SOURCE DATA:

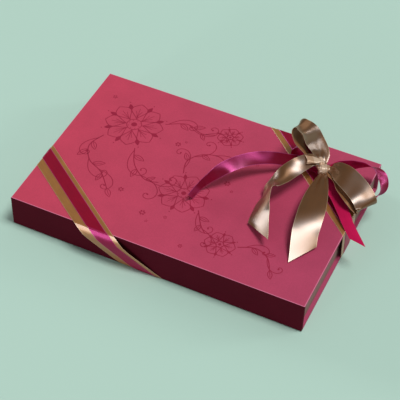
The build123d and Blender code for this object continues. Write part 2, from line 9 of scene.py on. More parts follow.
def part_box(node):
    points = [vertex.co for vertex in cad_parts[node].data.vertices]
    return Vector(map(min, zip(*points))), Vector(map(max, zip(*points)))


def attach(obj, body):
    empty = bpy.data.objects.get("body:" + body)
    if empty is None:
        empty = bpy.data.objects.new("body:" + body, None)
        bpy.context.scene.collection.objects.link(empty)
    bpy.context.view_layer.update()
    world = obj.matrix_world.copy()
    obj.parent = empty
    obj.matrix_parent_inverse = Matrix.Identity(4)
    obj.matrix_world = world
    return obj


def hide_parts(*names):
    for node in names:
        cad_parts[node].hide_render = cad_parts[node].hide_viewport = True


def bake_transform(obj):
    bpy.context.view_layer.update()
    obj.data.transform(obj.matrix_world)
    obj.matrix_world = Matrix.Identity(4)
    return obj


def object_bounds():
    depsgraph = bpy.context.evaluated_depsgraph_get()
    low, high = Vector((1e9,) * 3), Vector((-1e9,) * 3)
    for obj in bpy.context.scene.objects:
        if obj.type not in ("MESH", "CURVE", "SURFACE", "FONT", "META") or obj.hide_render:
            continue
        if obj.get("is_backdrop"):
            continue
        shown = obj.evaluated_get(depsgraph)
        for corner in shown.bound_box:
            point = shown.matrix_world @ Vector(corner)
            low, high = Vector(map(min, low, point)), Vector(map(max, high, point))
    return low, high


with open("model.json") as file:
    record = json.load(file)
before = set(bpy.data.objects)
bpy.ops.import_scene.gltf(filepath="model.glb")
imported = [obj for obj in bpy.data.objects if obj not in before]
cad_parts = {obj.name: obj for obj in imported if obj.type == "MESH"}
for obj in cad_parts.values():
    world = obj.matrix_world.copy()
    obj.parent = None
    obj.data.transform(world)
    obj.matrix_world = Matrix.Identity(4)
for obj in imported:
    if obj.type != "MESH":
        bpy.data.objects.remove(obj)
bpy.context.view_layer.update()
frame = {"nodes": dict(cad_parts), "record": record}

STATED EXERCISE: Where does the word "return" appear in the listing? List each line that holds it.

FINAL RESULT:
    return Vector(map(min, zip(*points))), Vector(map(max, zip(*points)))
    return obj
    return obj
    return low, high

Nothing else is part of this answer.